TMN: I've always wondered that about actors working together. I've read that with some musicians, when they get together everyone puts aside who each other is and just works. I remember John Lennon used to say tha about his solo workt. Is that kind of what it's like on set? 

Clea: My favorite kinds of sets are ones that are like that. I think when you get into the territory of almost a classist system on a set, it feels less collaborative and less accessible and you kind of feel just... It's just a different experience and it doesn't mean that it's negative, it just feels different. And I thrive in the environments where I feel everyone is equal and we're all there and we're all working toward a common goal.

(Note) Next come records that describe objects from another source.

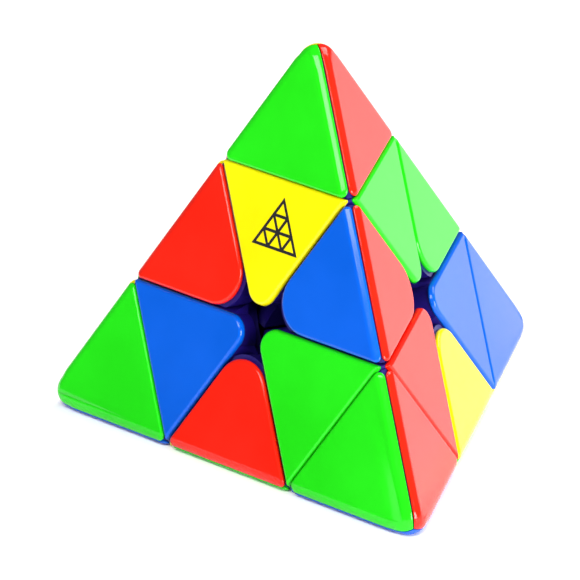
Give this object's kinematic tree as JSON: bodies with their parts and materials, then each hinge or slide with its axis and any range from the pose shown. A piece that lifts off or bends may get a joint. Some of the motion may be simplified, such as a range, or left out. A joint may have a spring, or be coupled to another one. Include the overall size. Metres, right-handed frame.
{
  "type": "pyramid twisty puzzle",
  "caption": "Pyramid twisty puzzle with coloured triangular caps; its corner layers and tips turn on a hidden sprung core.",
  "frame": {"origin": "the centre of the core, where all four turning axes meet; it is also the centroid of the pyramid", "axes": "+Z to the top corner, -Z to the bottom face the puzzle stands on, -Y out of the front side, +X to the right"},
  "size_m": [0.0974, 0.0852, 0.0803],
  "materials": {
    "core_plastic": "moulded ABS, satin",
    "body_navy": "moulded ABS, satin, deep violet blue",
    "cap_green": "moulded ABS, glossy",
    "cap_red": "moulded ABS, glossy",
    "cap_blue": "moulded ABS, glossy",
    "cap_yellow": "moulded ABS, glossy",
    "screw_steel": "zinc plated",
    "washer_steel": "bright steel",
    "spring_steel": "spring steel"
  },
  "bodies": {
    "core": {"core": "core_plastic", "axle_screws": "screw_steel", "spring_washers": "washer_steel", "tension_springs": "spring_steel"},
    "axial_top": {"axial_top_body": "body_navy", "axial_top_cap_right": "cap_green", "axial_top_cap_left": "cap_red", "axial_top_cap_front": "cap_yellow"},
    "axial_left": {"axial_left_body": "body_navy", "axial_left_cap_bottom": "cap_yellow", "axial_left_cap_left": "cap_green", "axial_left_cap_front": "cap_blue"},
    "axial_right": {"axial_right_body": "body_navy", "axial_right_cap_bottom": "cap_blue", "axial_right_cap_right": "cap_red", "axial_right_cap_front": "cap_green"},
    "axial_back": {"axial_back_body": "body_navy", "axial_back_cap_bottom": "cap_yellow", "axial_back_cap_right": "cap_blue", "axial_back_cap_left": "cap_red"},
    "tip_top": {"tip_top_body": "body_navy", "tip_top_cap_right": "cap_red", "tip_top_cap_left": "cap_yellow", "tip_top_cap_front": "cap_green"},
    "tip_left": {"tip_left_body": "body_navy", "tip_left_cap_bottom": "cap_blue", "tip_left_cap_left": "cap_yellow", "tip_left_cap_front": "cap_green"},
    "tip_right": {"tip_right_body": "body_navy", "tip_right_cap_bottom": "cap_blue", "tip_right_cap_right": "cap_red", "tip_right_cap_front": "cap_green"},
    "tip_back": {"tip_back_body": "body_navy", "tip_back_cap_bottom": "cap_yellow", "tip_back_cap_right": "cap_blue", "tip_back_cap_left": "cap_red"},
    "edge_top_left": {"edge_top_left_body": "body_navy", "edge_top_left_cap_left": "cap_yellow", "edge_top_left_cap_front": "cap_red"},
    "edge_top_right": {"edge_top_right_body": "body_navy", "edge_top_right_cap_right": "cap_red", "edge_top_right_cap_front": "cap_blue"},
    "edge_top_back": {"edge_top_back_body": "body_navy", "edge_top_back_cap_right": "cap_green", "edge_top_back_cap_left": "cap_blue"},
    "edge_left_right": {"edge_left_right_body": "body_navy", "edge_left_right_cap_bottom": "cap_green", "edge_left_right_cap_front": "cap_red"},
    "edge_right_back": {"edge_right_back_body": "body_navy", "edge_right_back_cap_bottom": "cap_green", "edge_right_back_cap_right": "cap_yellow"},
    "edge_left_back": {"edge_left_back_body": "body_navy", "edge_left_back_cap_bottom": "cap_yellow", "edge_left_back_cap_left": "cap_blue"}
  },
  "joints": [
    {"name": "turn_layer_top", "type": "hinge", "parent": "core", "child": "axial_top", "pos_m": [0, 0, 0], "axis": [0, 0, 1], "range_deg": [-120, 240]},
    {"name": "turn_layer_left", "type": "hinge", "parent": "core", "child": "axial_left", "pos_m": [0, 0, 0], "axis": [-0.8165, -0.4714, -0.3333], "range_deg": [-120, 240]},
    {"name": "turn_layer_right", "type": "hinge", "parent": "core", "child": "axial_right", "pos_m": [0, 0, 0], "axis": [0.8165, -0.4714, -0.3333], "range_deg": [-120, 240]},
    {"name": "turn_layer_back", "type": "hinge", "parent": "core", "child": "axial_back", "pos_m": [0, 0, 0], "axis": [0, 0.9428, -0.3333], "range_deg": [-120, 240]},
    {"name": "turn_tip_top", "type": "hinge", "parent": "axial_top", "child": "tip_top", "pos_m": [0, 0, 0], "axis": [0, 0, 1], "continuous": true},
    {"name": "turn_tip_left", "type": "hinge", "parent": "axial_left", "child": "tip_left", "pos_m": [0, 0, 0], "axis": [-0.8165, -0.4714, -0.3333], "continuous": true},
    {"name": "turn_tip_right", "type": "hinge", "parent": "axial_right", "child": "tip_right", "pos_m": [0, 0, 0], "axis": [0.8165, -0.4714, -0.3333], "continuous": true},
    {"name": "turn_tip_back", "type": "hinge", "parent": "axial_back", "child": "tip_back", "pos_m": [0, 0, 0], "axis": [0, 0.9428, -0.3333], "continuous": true},
    {"name": "carry_edge_top_left_with_left", "type": "hinge", "parent": "axial_top", "child": "edge_top_left", "pos_m": [0, 0, 0], "axis": [-0.8165, -0.4714, -0.3333], "range_deg": [-120, 240]},
    {"name": "carry_edge_top_right_with_right", "type": "hinge", "parent": "axial_top", "child": "edge_top_right", "pos_m": [0, 0, 0], "axis": [0.8165, -0.4714, -0.3333], "range_deg": [-120, 240]},
    {"name": "carry_edge_top_back_with_back", "type": "hinge", "parent": "axial_top", "child": "edge_top_back", "pos_m": [0, 0, 0], "axis": [0, 0.9428, -0.3333], "range_deg": [-120, 240]},
    {"name": "carry_edge_left_right_with_left", "type": "hinge", "parent": "axial_right", "child": "edge_left_right", "pos_m": [0, 0, 0], "axis": [-0.8165, -0.4714, -0.3333], "range_deg": [-120, 240]},
    {"name": "carry_edge_right_back_with_right", "type": "hinge", "parent": "axial_back", "child": "edge_right_back", "pos_m": [0, 0, 0], "axis": [0.8165, -0.4714, -0.3333], "range_deg": [-120, 240]},
    {"name": "carry_edge_left_back_with_back", "type": "hinge", "parent": "axial_left", "child": "edge_left_back", "pos_m": [0, 0, 0], "axis": [0, 0.9428, -0.3333], "range_deg": [-120, 240]}
  ],
  "couplings": [
    {"joint": "carry_edge_top_left_with_left", "follows": "turn_layer_left", "ratio": 1},
    {"joint": "carry_edge_top_right_with_right", "follows": "turn_layer_right", "ratio": 1},
    {"joint": "carry_edge_top_back_with_back", "follows": "turn_layer_back", "ratio": 1},
    {"joint": "carry_edge_left_right_with_left", "follows": "turn_layer_left", "ratio": 1},
    {"joint": "carry_edge_right_back_with_right", "follows": "turn_layer_right", "ratio": 1},
    {"joint": "carry_edge_left_back_with_back", "follows": "turn_layer_back", "ratio": 1}
  ]
}
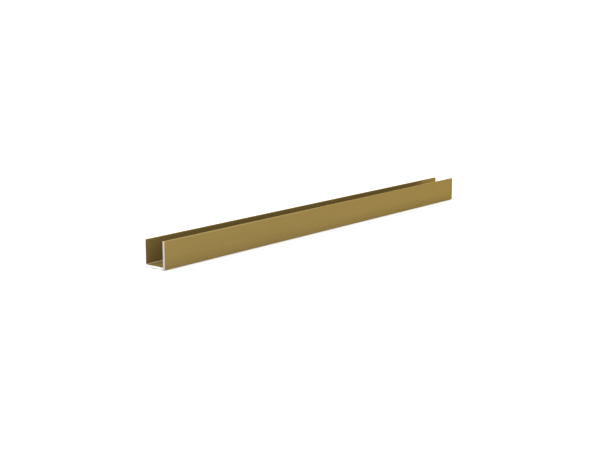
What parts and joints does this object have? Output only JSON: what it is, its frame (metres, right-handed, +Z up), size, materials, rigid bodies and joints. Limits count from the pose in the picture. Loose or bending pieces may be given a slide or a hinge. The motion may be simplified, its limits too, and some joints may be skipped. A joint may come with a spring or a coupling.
{
  "type": "threshold strip",
  "caption": "Straight open-ended U-channel with a taller front leg, bonding tape under its base and setting blocks on its floor, to hold the bottom edge of a fixed panel.",
  "frame": {"origin": "bottom centre of the bounding box: the middle of the strip on the surface it is laid on", "axes": "+X runs along the strip from its left to its right cut end, -Y points out of the taller front leg, +Z points up out of the open slot"},
  "size_m": [0.375, 0.02, 0.0204],
  "materials": {
    "gold_anodised": "satin brass-gold anodised skin on an extruded section, with bare cut ends",
    "white_foam": "matt closed-cell foam, double-sided adhesive",
    "release_paper": "smooth silicone-coated paper",
    "black_rubber": "matt black moulded rubber"
  },
  "bodies": {
    "root": {"channel": "gold_anodised", "bonding_tape_front": "white_foam", "bonding_tape_rear": "white_foam", "tape_liner_front": "release_paper", "tape_liner_rear": "release_paper", "setting_block_left": "black_rubber", "setting_block_right": "black_rubber"}
  },
  "joints": []
}
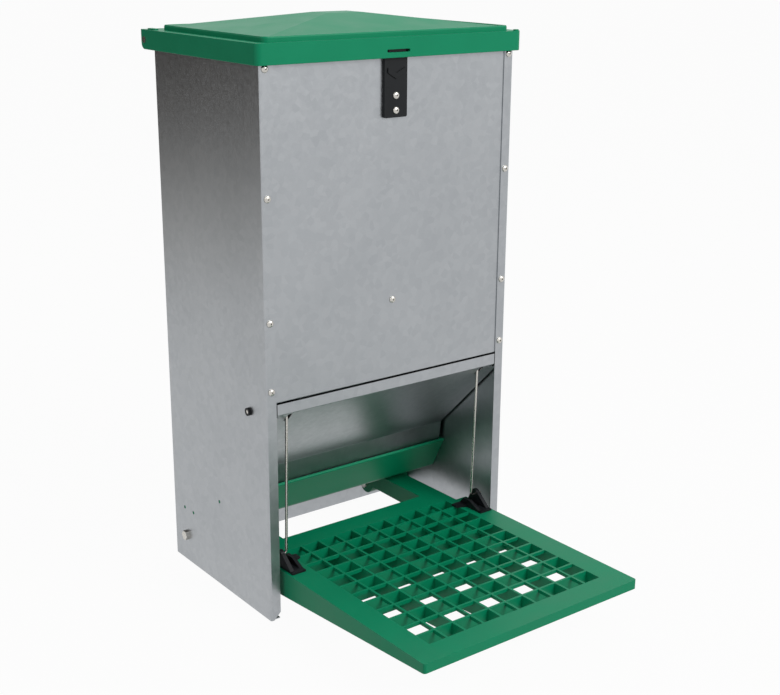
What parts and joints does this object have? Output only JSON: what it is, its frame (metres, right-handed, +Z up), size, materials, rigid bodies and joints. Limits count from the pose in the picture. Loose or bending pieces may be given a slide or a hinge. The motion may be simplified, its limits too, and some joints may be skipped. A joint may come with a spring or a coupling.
{
  "type": "treadle hopper feeder",
  "caption": "Galvanised sheet hopper feeder with a hinged lid, a feed trough behind a swinging flap, and a gridded foot treadle that pulls the flap open.",
  "frame": {"origin": "middle of the box round the whole feeder, on the ground it stands on", "axes": "+Z up, +X to the right as seen from the front, +Y towards the back panel"},
  "size_m": [0.3346, 0.4644, 0.623],
  "materials": {
    "galvanised_sheet": "hot-dip galvanised, semi-gloss",
    "zinc_steel": "zinc plated",
    "green_plastic": "moulded, satin",
    "black_plastic": "moulded, satin"
  },
  "bodies": {
    "casing": {"left_side_panel": "galvanised_sheet", "right_side_panel": "galvanised_sheet", "front_panel": "galvanised_sheet", "back_panel": "galvanised_sheet", "hopper_floor": "galvanised_sheet", "front_flange_screws": "zinc_steel", "rear_flange_screws": "zinc_steel", "hopper_floor_screw": "zinc_steel", "latch_screws": "zinc_steel", "trough": "green_plastic", "lid_hinge_rod": "zinc_steel", "latch": "black_plastic", "left_flap_bush": "black_plastic", "right_flap_bush": "black_plastic", "treadle_hinge_bolts": "zinc_steel", "treadle_hinge_washers": "zinc_steel", "treadle_hinge_nuts": "zinc_steel"},
    "lid": {"lid": "green_plastic"},
    "flap": {"flap": "galvanised_sheet", "flap_counterweight": "zinc_steel", "left_flap_pin": "zinc_steel", "right_flap_pin": "zinc_steel", "left_rod_clip": "black_plastic", "right_rod_clip": "black_plastic"},
    "treadle": {"treadle": "green_plastic", "left_treadle_bracket": "black_plastic", "right_treadle_bracket": "black_plastic"},
    "left_rod": {"left_rod": "zinc_steel"},
    "right_rod": {"right_rod": "zinc_steel"}
  },
  "joints": [
    {"name": "treadle_hinge", "type": "hinge", "parent": "casing", "child": "treadle", "pos_m": [0, 0.18885, 0.032], "axis": [1, 0, 0], "range_deg": [0, 6.2]},
    {"name": "flap_hinge", "type": "hinge", "parent": "casing", "child": "flap", "pos_m": [0, 0.04085, 0.229], "axis": [1, 0, 0], "range_deg": [0, 42]},
    {"name": "left_rod_pivot", "type": "hinge", "parent": "treadle", "child": "left_rod", "pos_m": [-0.1301, 0.02185, 0.066], "axis": [1, 0, 0], "range_deg": [-8.5, 0]},
    {"name": "right_rod_pivot", "type": "hinge", "parent": "treadle", "child": "right_rod", "pos_m": [0.1301, 0.02185, 0.066], "axis": [1, 0, 0], "range_deg": [-8.5, 0]},
    {"name": "lid_hinge", "type": "hinge", "parent": "casing", "child": "lid", "pos_m": [0, 0.22485, 0.5935], "axis": [-1, 0, 0], "range_deg": [0, 110]}
  ],
  "couplings": [
    {"joint": "flap_hinge", "follows": "treadle_hinge", "ratio": 6.757},
    {"joint": "left_rod_pivot", "follows": "treadle_hinge", "ratio": -1.237},
    {"joint": "right_rod_pivot", "follows": "treadle_hinge", "ratio": -1.237}
  ]
}
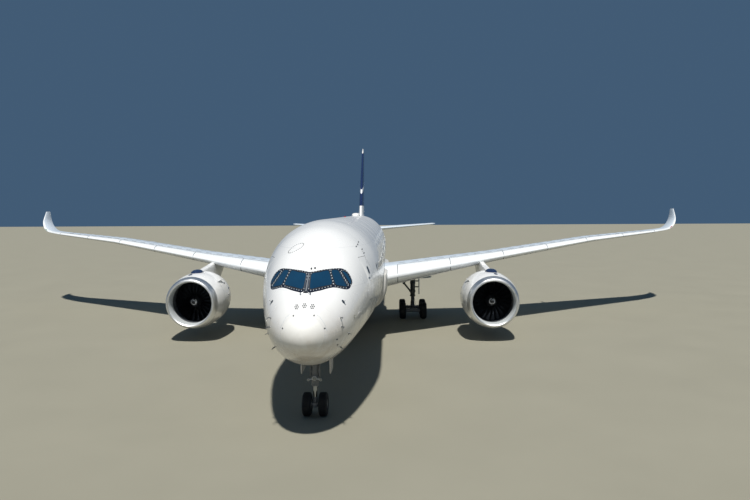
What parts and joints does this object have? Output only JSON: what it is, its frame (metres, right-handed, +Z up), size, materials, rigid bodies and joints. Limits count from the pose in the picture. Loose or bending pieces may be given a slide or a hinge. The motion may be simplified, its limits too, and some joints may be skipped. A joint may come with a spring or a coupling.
{
  "type": "half-size scale model airliner",
  "caption": "Wide-body twin-engine jet airliner on its landing gear, with turning fans and wheels, working flaps, control surfaces, steering and cargo doors; half-size scale model.",
  "frame": {"origin": "on the ground, at the middle of the overall width and of the overall length", "axes": "+Z up; +Y aft along the fuselage, the nose points to -Y; +X to port"},
  "size_m": [32.3836, 33.4, 8.525],
  "materials": {
    "white_paint": "gloss",
    "wing_paint": "satin",
    "tail_paint": "gloss",
    "nacelle_paint": "gloss",
    "cockpit_glazing": "polished",
    "fan_blades": "satin",
    "core_metal": "satin",
    "gear_leg": "satin",
    "wheel_rim": "satin",
    "tyre": "matte"
  },
  "bodies": {
    "airframe": {"radome": "white_paint", "nose_section": "white_paint", "forward_fuselage": "white_paint", "centre_fuselage": "white_paint", "aft_fuselage": "white_paint", "tail_cone": "white_paint", "door_1_left": "white_paint", "door_1_right": "white_paint", "door_2_left": "white_paint", "door_2_right": "white_paint", "door_3_left": "white_paint", "door_3_right": "white_paint", "door_4_left": "white_paint", "door_4_right": "white_paint", "cockpit_windows": "cockpit_glazing", "wing_left": "wing_paint", "wing_right": "wing_paint", "belly_fairing": "white_paint", "fin": "tail_paint", "nacelle_left": "nacelle_paint", "engine_core_left": "core_metal", "pylon_left": "white_paint", "nacelle_right": "nacelle_paint", "engine_core_right": "core_metal", "pylon_right": "white_paint", "nose_leg": "gear_leg", "nose_gear_door_left": "white_paint", "nose_gear_door_right": "white_paint", "main_leg_left": "gear_leg", "main_leg_right": "gear_leg"},
    "cargo_door_forward": {"cargo_door_forward": "white_paint"},
    "cargo_door_aft": {"cargo_door_aft": "white_paint"},
    "flap_inboard_left": {"flap_inboard_left": "wing_paint"},
    "flap_outboard_left": {"flap_outboard_left": "wing_paint"},
    "aileron_left": {"aileron_left": "wing_paint"},
    "elevator_left": {"elevator_left": "white_paint"},
    "fan_left": {"fan_left": "fan_blades"},
    "flap_inboard_right": {"flap_inboard_right": "wing_paint"},
    "flap_outboard_right": {"flap_outboard_right": "wing_paint"},
    "aileron_right": {"aileron_right": "wing_paint"},
    "elevator_right": {"elevator_right": "white_paint"},
    "fan_right": {"fan_right": "fan_blades"},
    "rudder": {"rudder": "tail_paint"},
    "tailplane": {"tailplane": "white_paint"},
    "nose_steering": {"nose_steering": "gear_leg"},
    "nose_wheels": {"nose_wheels_rims": "wheel_rim", "nose_wheels_tyre_left": "tyre", "nose_wheels_tyre_right": "tyre"},
    "main_wheels_front_left": {"main_wheels_front_left_rims": "wheel_rim", "main_wheels_front_left_tyre_left": "tyre", "main_wheels_front_left_tyre_right": "tyre"},
    "main_wheels_front_right": {"main_wheels_front_right_rims": "wheel_rim", "main_wheels_front_right_tyre_left": "tyre", "main_wheels_front_right_tyre_right": "tyre"},
    "main_wheels_rear_left": {"main_wheels_rear_left_rims": "wheel_rim", "main_wheels_rear_left_tyre_left": "tyre", "main_wheels_rear_left_tyre_right": "tyre"},
    "main_wheels_rear_right": {"main_wheels_rear_right_rims": "wheel_rim", "main_wheels_rear_right_tyre_left": "tyre", "main_wheels_rear_right_tyre_right": "tyre"}
  },
  "joints": [
    {"name": "cargo_door_forward_hinge", "type": "hinge", "parent": "airframe", "child": "cargo_door_forward", "pos_m": [-1.4441, -10.4, 2.425], "axis": [0, 1, 0], "range_deg": [0, 95]},
    {"name": "cargo_door_aft_hinge", "type": "hinge", "parent": "airframe", "child": "cargo_door_aft", "pos_m": [-1.44341, 5.5, 2.425], "axis": [0, 1, 0], "range_deg": [0, 95]},
    {"name": "flap_inboard_left_hinge", "type": "hinge", "parent": "airframe", "child": "flap_inboard_left", "pos_m": [1.81, 0.21656, 1.56391], "axis": [-0.9803, -0.0388, -0.1935], "range_deg": [0, 35]},
    {"name": "flap_outboard_left_hinge", "type": "hinge", "parent": "airframe", "child": "flap_outboard_left", "pos_m": [6.075, 0.59573, 2.42785], "axis": [-0.8949, -0.4288, -0.1234], "range_deg": [0, 35]},
    {"name": "aileron_left_hinge", "type": "hinge", "parent": "airframe", "child": "aileron_left", "pos_m": [10.97491, 2.90543, 3.27706], "axis": [-0.8923, -0.4466, -0.0654], "range_deg": [-25, 25]},
    {"name": "flap_inboard_right_hinge", "type": "hinge", "parent": "airframe", "child": "flap_inboard_right", "pos_m": [-1.81, 0.21656, 1.56391], "axis": [-0.9803, 0.0388, 0.1935], "range_deg": [0, 35]},
    {"name": "flap_outboard_right_hinge", "type": "hinge", "parent": "airframe", "child": "flap_outboard_right", "pos_m": [-6.075, 0.59573, 2.42785], "axis": [-0.8949, 0.4288, 0.1234], "range_deg": [0, 35]},
    {"name": "aileron_right_hinge", "type": "hinge", "parent": "airframe", "child": "aileron_right", "pos_m": [-10.97491, 2.90543, 3.27706], "axis": [-0.8923, 0.4466, 0.0654], "range_deg": [-25, 25]},
    {"name": "rudder_hinge", "type": "hinge", "parent": "airframe", "child": "rudder", "pos_m": [0, 13.64157, 4.875], "axis": [0, 0.4573, 0.8893], "range_deg": [-30, 30]},
    {"name": "tailplane_trim", "type": "hinge", "parent": "airframe", "child": "tailplane", "pos_m": [0, 13.9, 3.445], "axis": [-1, 0, 0], "range_deg": [-12, 3]},
    {"name": "elevator_left_hinge", "type": "hinge", "parent": "tailplane", "child": "elevator_left", "pos_m": [0.975, 14.60384, 3.47905], "axis": [-0.9064, -0.4182, -0.0594], "range_deg": [-30, 15]},
    {"name": "elevator_right_hinge", "type": "hinge", "parent": "tailplane", "child": "elevator_right", "pos_m": [-0.975, 14.60384, 3.47905], "axis": [-0.9064, 0.4182, 0.0594], "range_deg": [-30, 15]},
    {"name": "fan_left_spin", "type": "hinge", "parent": "airframe", "child": "fan_left", "pos_m": [5.25, -5.16, 1.37], "axis": [0, 1, 0], "continuous": true},
    {"name": "fan_right_spin", "type": "hinge", "parent": "airframe", "child": "fan_right", "pos_m": [-5.25, -5.16, 1.37], "axis": [0, 1, 0], "continuous": true},
    {"name": "nose_steering_turn", "type": "hinge", "parent": "airframe", "child": "nose_steering", "pos_m": [0, -14.4, 0.8], "axis": [0, 0, 1], "range_deg": [-70, 70]},
    {"name": "nose_wheels_roll", "type": "hinge", "parent": "nose_steering", "child": "nose_wheels", "pos_m": [0, -14.4, 0.2625], "axis": [1, 0, 0], "continuous": true},
    {"name": "main_wheels_front_left_roll", "type": "hinge", "parent": "airframe", "child": "main_wheels_front_left", "pos_m": [2.65, -0.58, 0.35], "axis": [1, 0, 0], "continuous": true},
    {"name": "main_wheels_front_right_roll", "type": "hinge", "parent": "airframe", "child": "main_wheels_front_right", "pos_m": [-2.65, -0.58, 0.35], "axis": [1, 0, 0], "continuous": true},
    {"name": "main_wheels_rear_left_roll", "type": "hinge", "parent": "airframe", "child": "main_wheels_rear_left", "pos_m": [2.65, 0.44, 0.35], "axis": [1, 0, 0], "continuous": true},
    {"name": "main_wheels_rear_right_roll", "type": "hinge", "parent": "airframe", "child": "main_wheels_rear_right", "pos_m": [-2.65, 0.44, 0.35], "axis": [1, 0, 0], "continuous": true}
  ]
}
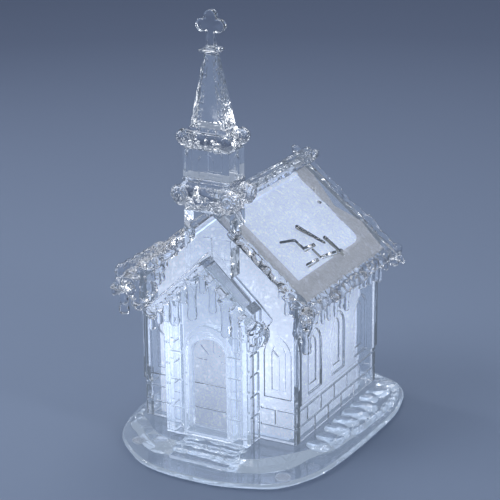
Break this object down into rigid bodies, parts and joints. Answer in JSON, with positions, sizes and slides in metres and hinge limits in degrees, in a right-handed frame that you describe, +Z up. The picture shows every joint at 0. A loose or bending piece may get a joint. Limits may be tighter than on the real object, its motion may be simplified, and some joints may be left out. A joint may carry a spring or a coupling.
{
  "type": "acrylic church ornament",
  "caption": "Clear acrylic church on an ice-like plate, with iced roof, steeple and cross, a glittered white lining and a battery lamp module under its base.",
  "frame": {"origin": "middle of the object's footprint, on the surface that it stands on", "axes": "+Z up, -Y towards the front, where the porch is; +X to its right side"},
  "size_m": [0.1014, 0.1274, 0.1816],
  "materials": {
    "clear_acrylic": "clear, polished, slightly rippled",
    "glitter_sheet": "white with fine silver glitter",
    "white_plastic": "moulded, satin",
    "dark_plastic": "moulded, satin",
    "nickel_plate": "nickel plated",
    "cell_jacket": "printed film, plain",
    "circuit_board": "white lacquer",
    "led_lens": "clear epoxy",
    "clear_rubber": "clear, soft"
  },
  "bodies": {
    "church": {"base_plate": "clear_acrylic", "front_wall": "clear_acrylic", "rear_wall": "clear_acrylic", "right_wall": "clear_acrylic", "left_wall": "clear_acrylic", "right_roof": "clear_acrylic", "left_roof": "clear_acrylic", "ridge_cap": "clear_acrylic", "porch_front": "clear_acrylic", "right_porch_wall": "clear_acrylic", "left_porch_wall": "clear_acrylic", "porch_roof": "clear_acrylic", "door_panel": "clear_acrylic", "tower_block": "clear_acrylic", "lower_collar": "clear_acrylic", "belfry": "clear_acrylic", "upper_collar": "clear_acrylic", "spire": "clear_acrylic", "finial_ring": "clear_acrylic", "cross": "clear_acrylic", "front_sheet": "glitter_sheet", "rear_sheet": "glitter_sheet", "right_sheet": "glitter_sheet", "left_sheet": "glitter_sheet", "right_roof_sheet": "glitter_sheet", "left_roof_sheet": "glitter_sheet", "porch_sheet": "glitter_sheet", "battery_case": "white_plastic", "lamp_tray": "white_plastic", "switch_body": "dark_plastic", "front_lead_contact": "nickel_plate", "front_link_contact": "nickel_plate", "rear_link_contact": "nickel_plate", "rear_lead_contact": "nickel_plate", "battery_spring_1": "nickel_plate", "battery_spring_2": "nickel_plate", "battery_spring_3": "nickel_plate", "case_screw_1": "nickel_plate", "case_screw_2": "nickel_plate", "case_screw_3": "nickel_plate", "case_screw_4": "nickel_plate", "battery_cell_1": "cell_jacket", "battery_cell_2": "cell_jacket", "battery_cell_3": "cell_jacket", "lamp_board": "circuit_board", "led_1": "led_lens", "led_2": "led_lens", "led_3": "led_lens", "led_4": "led_lens", "foot_pad_1": "clear_rubber", "foot_pad_2": "clear_rubber", "foot_pad_3": "clear_rubber", "foot_pad_4": "clear_rubber"},
    "battery_lid": {"battery_lid": "white_plastic"},
    "switch_knob": {"switch_knob": "dark_plastic"}
  },
  "joints": [
    {"name": "battery_lid_slide", "type": "slide", "parent": "church", "child": "battery_lid", "axis": [0, 1, 0], "range_m": [0, 0.006]},
    {"name": "switch_slide", "type": "slide", "parent": "church", "child": "switch_knob", "axis": [0, 1, 0], "range_m": [0, 0.002]}
  ]
}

TMN: You could probably tell that almost by the first day on set, huh? 

Clea: Yeah, absolutely. Absolutely.

TMN: This film is really cool. Sometimes I get uncomfortable watching confrontation scenes and this film has a lot of it in it. But I really enjoyed it because it actually forced me to do it. How could you even write for that? Does it mainly have to be in the moment?

Clea: Something that someone said to me when... 'Cause I started writing 10 years before I ever tried to get a movie made, to teach myself the process of scriptwriting and structure and all the different components of that and wrote several very bad scripts and made a lot of really, really poor choices story-wise. But I would always give the scripts to people and get notes and try to make them better and it was really, really helpful for me. There was one person who gave me notes on a script and he said "Don't be afraid to give your characters problems. Don't protect them, just let them get in trouble, let people be mad at them. Let them make mistakes." And so I really, in this, when it is a movie about relationships and relationships are complicated. They can be so uncomfortable and loving people is uncomfortable. And I think I really allowed my characters to, in the process of writing it, just let them make mistakes and let them get in trouble for it and cause trouble. I didn't wanna let anybody off the hook.

TMN: Did you base your character on yourself at all? 

Clea: Absolutely. I feel like as an actor... When I was younger I played parts that were more like me. But then as I got older I found that I wasn't getting to play myself, which I thought would be kind of fun, which it turned out it was so much harder than a character that was really different from me. Especially playing myself opposite my two best friends, was very bizarre and surreal and then it made me feel so self-conscious oddly. But I still, I like how it all turned out in the end. But I think I underestimated how hard making a film can be.

Samuel Goldwyn Films

TMN: I can imagine a difficult two-step process in making a film that you write and direct. First, you have to get your ideas to come across on paper and then you have to get those ideas to come across on film. That must be difficult. 

[chuckle]

Clea: Yes. I don't like to know material too well 'cause then I feel like a robot. So I kind of have a loose idea of it. I read it and I know it but I don't drill it into myself 'cause I still want it to feel natural and organic. But having written something and worked so hard on a script and spent so much time with those scenes, it felt impossible at times to make it feel spontaneous.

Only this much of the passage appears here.